Our national campaign is not pampering majority malignancy or minority
prejudices. We must be secular in every cell.
M.J. Akbar wrote: “It is a myth that Islamic law is not
amendable to re-interpretation. Islam has always been a dynamic faith, not a
static one and principles have been placed in context whenever needed.” If the
Shariat is to be strictly observed, a thief should have his hands cut off. Would
today’s fundamentalist Muslims in India agree to this being practiced? Diversity
in personal laws reinforces gender inequality and injustice. Furthermore, when
criminal laws and some aspects of civil laws were common to the country as a
whole then why the variation of personal laws? By accepting a Uniform Civil
Code, the identity of no Muslim is threatened; only his social well-being is
heightened and strengthened.

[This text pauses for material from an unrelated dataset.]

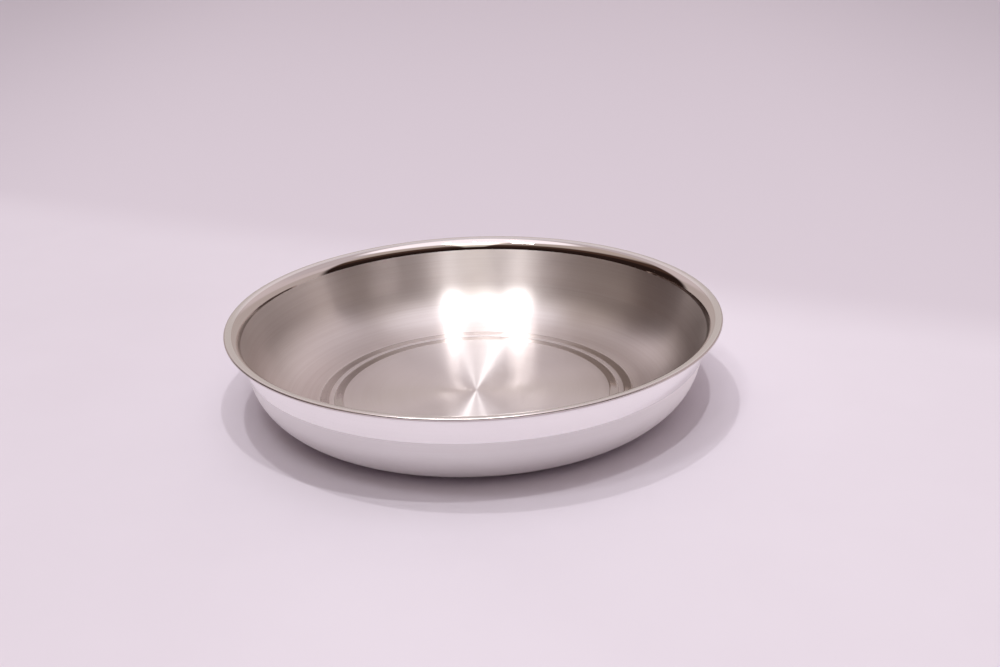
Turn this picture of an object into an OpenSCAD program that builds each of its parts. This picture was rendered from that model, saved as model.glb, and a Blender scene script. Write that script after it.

Moreover, is not that what laws are made for?
In future, while implementing the Uniform Civil Code that has
to be done, Shore nicely paraphrases: “A Uniform Civil Code should not be put
together as the amalgam of or the common denominator of personal laws based on
religion but as the Code that guarantees the best rights to all citizens, a Code
in which each provision has been incorporated not because it is to be found in
the Shariat or Manu or Christian or Parsi law but because on that matter it is
the most humane and just provision we can think of, the one that is most in
accord with good conscience, the one that is most likely to induce good conduct
and creative flowering of the individual.”
The melody of the communal unity, the beauty of religious
amity and the security of Indian humanity by way of Uniform Civil Code for
national integration — these glorious values are the mission and message to the
nation. We should therefore struggle to sustain this supreme value so that we do
not perish, as a people, by discordant ideology.